**What is being asked:**
Locate the string "node" throughout the material and copy every line in which it occurs.

++++++++++++++++++++

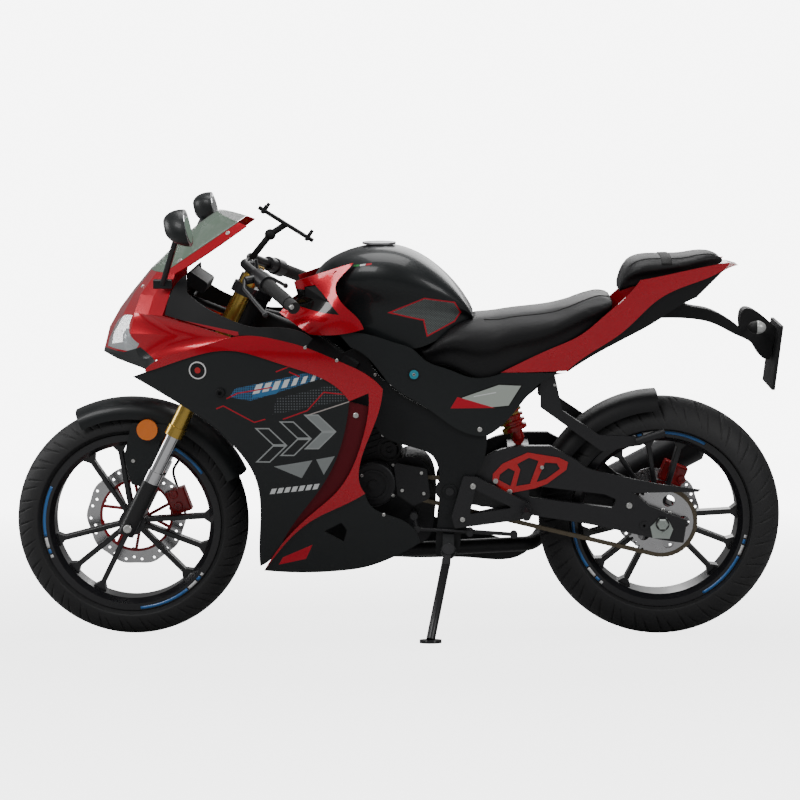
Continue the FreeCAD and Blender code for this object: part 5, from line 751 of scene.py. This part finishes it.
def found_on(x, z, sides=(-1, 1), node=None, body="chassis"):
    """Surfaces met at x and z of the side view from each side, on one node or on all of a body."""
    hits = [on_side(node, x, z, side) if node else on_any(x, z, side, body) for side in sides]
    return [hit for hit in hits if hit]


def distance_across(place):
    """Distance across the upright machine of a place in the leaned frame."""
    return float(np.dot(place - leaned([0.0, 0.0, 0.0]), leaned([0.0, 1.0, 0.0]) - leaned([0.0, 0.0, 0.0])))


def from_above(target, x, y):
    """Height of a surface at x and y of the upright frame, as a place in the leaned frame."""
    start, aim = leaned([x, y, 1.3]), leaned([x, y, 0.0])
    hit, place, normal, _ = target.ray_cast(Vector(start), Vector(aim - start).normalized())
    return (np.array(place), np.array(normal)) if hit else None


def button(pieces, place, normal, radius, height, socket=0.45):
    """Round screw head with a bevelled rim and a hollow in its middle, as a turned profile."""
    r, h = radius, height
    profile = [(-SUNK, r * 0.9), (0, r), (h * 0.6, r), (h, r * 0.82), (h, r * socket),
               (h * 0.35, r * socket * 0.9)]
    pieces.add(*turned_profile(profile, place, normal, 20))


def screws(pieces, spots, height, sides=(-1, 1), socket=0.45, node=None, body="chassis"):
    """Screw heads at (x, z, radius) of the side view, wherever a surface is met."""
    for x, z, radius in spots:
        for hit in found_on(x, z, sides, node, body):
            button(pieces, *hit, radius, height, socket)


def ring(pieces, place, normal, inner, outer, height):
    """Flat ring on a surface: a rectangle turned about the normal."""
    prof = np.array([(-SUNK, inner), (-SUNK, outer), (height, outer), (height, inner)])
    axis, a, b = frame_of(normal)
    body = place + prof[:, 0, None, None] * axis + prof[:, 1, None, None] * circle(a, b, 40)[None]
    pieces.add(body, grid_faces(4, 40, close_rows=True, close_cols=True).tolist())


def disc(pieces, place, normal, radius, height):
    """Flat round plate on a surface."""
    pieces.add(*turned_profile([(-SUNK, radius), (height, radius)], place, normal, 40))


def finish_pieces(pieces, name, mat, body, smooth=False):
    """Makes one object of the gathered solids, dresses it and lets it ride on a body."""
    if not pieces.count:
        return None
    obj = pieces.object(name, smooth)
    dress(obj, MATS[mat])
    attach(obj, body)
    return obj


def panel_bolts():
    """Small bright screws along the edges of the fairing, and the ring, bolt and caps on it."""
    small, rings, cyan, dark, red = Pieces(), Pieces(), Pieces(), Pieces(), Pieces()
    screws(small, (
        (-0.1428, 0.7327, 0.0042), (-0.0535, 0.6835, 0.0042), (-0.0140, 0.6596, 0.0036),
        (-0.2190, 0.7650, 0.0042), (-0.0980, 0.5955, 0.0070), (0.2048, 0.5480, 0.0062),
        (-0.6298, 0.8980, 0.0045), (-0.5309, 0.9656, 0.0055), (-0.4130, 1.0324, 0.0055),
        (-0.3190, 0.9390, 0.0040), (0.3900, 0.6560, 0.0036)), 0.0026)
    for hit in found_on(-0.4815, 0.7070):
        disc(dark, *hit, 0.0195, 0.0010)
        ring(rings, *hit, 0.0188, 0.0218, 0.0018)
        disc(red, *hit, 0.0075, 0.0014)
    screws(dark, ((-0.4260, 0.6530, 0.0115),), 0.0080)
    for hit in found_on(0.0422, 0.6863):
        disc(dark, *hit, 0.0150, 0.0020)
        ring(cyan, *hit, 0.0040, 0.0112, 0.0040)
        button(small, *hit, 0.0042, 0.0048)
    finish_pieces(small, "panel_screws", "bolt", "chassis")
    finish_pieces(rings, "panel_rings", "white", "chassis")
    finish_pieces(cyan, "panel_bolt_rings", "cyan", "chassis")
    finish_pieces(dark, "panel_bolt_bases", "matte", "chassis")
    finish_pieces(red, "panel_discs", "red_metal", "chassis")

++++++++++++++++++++

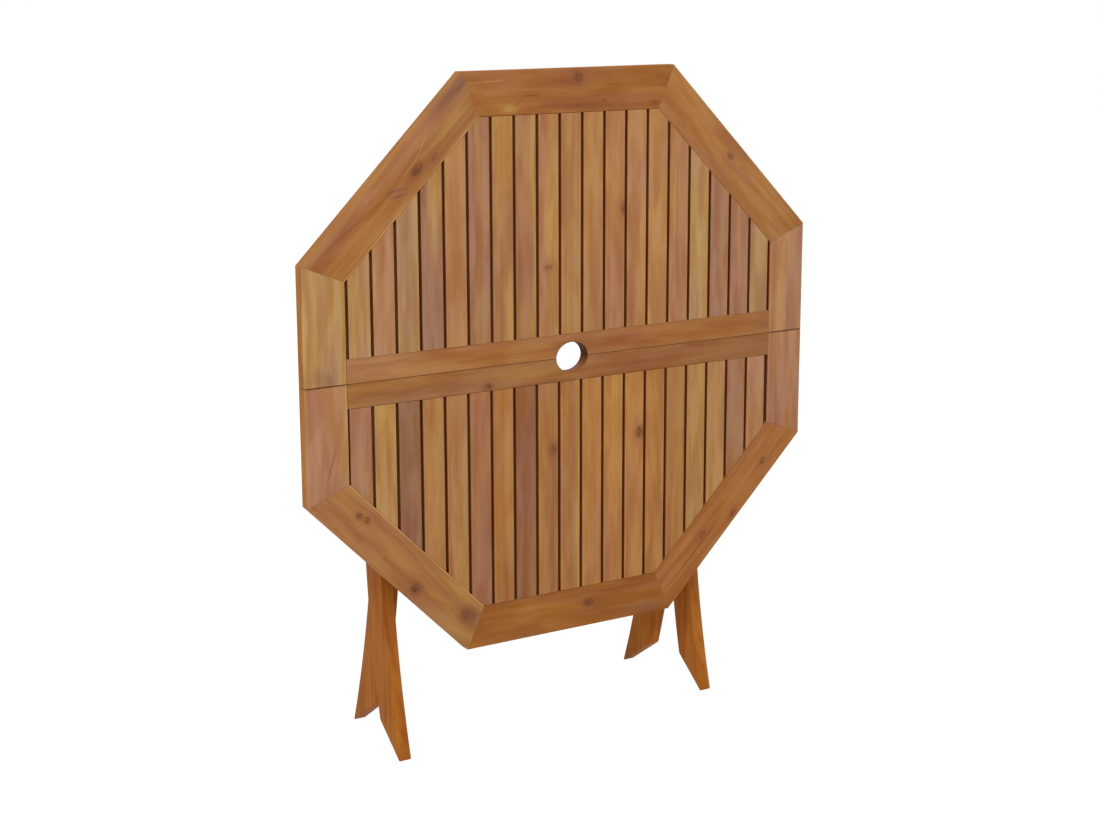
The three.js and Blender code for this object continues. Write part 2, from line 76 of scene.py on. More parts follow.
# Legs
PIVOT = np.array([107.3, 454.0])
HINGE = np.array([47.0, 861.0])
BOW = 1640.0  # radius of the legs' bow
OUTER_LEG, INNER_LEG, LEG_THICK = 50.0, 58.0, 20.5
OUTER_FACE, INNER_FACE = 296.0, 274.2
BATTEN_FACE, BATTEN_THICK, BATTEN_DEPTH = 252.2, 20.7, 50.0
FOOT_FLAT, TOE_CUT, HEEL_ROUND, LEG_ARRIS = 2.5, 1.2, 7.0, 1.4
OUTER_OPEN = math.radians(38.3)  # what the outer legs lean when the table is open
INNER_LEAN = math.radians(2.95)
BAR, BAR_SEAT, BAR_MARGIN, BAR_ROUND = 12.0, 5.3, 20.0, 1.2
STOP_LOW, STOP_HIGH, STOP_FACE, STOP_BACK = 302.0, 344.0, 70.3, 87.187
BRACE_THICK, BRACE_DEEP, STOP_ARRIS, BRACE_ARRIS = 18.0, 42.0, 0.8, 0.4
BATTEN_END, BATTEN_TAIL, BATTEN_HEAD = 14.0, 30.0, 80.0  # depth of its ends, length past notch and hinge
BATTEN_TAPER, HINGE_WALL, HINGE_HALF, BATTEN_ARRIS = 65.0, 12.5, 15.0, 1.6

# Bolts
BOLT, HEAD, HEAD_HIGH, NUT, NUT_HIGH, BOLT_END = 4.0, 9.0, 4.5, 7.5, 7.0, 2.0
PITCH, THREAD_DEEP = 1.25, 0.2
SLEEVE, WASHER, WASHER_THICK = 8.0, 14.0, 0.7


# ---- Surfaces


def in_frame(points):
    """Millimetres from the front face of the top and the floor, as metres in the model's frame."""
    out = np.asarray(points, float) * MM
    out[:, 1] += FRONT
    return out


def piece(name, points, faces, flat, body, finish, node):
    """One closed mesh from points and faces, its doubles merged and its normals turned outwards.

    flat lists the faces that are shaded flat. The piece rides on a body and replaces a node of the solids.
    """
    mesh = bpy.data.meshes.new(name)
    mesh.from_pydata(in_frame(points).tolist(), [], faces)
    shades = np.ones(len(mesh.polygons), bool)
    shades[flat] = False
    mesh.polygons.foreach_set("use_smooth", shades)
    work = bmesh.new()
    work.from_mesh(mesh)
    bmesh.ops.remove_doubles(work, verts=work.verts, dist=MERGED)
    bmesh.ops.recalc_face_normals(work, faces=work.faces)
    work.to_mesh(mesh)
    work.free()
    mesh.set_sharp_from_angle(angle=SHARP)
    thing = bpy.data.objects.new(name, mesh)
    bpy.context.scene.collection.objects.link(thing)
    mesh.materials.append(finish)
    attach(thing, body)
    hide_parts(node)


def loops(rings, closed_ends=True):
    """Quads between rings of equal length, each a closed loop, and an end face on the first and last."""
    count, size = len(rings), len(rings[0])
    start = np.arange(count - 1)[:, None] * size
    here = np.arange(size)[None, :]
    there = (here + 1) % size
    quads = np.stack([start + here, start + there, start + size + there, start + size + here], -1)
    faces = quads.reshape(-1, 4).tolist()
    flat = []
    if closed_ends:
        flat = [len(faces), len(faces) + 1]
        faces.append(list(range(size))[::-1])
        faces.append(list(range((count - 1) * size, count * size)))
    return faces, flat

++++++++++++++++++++

**Correct output:**
def found_on(x, z, sides=(-1, 1), node=None, body="chassis"):
    """Surfaces met at x and z of the side view from each side, on one node or on all of a body."""
    hits = [on_side(node, x, z, side) if node else on_any(x, z, side, body) for side in sides]
def screws(pieces, spots, height, sides=(-1, 1), socket=0.45, node=None, body="chassis"):
        for hit in found_on(x, z, sides, node, body):
def piece(name, points, faces, flat, body, finish, node):
    flat lists the faces that are shaded flat. The piece rides on a body and replaces a node of the solids.
    hide_parts(node)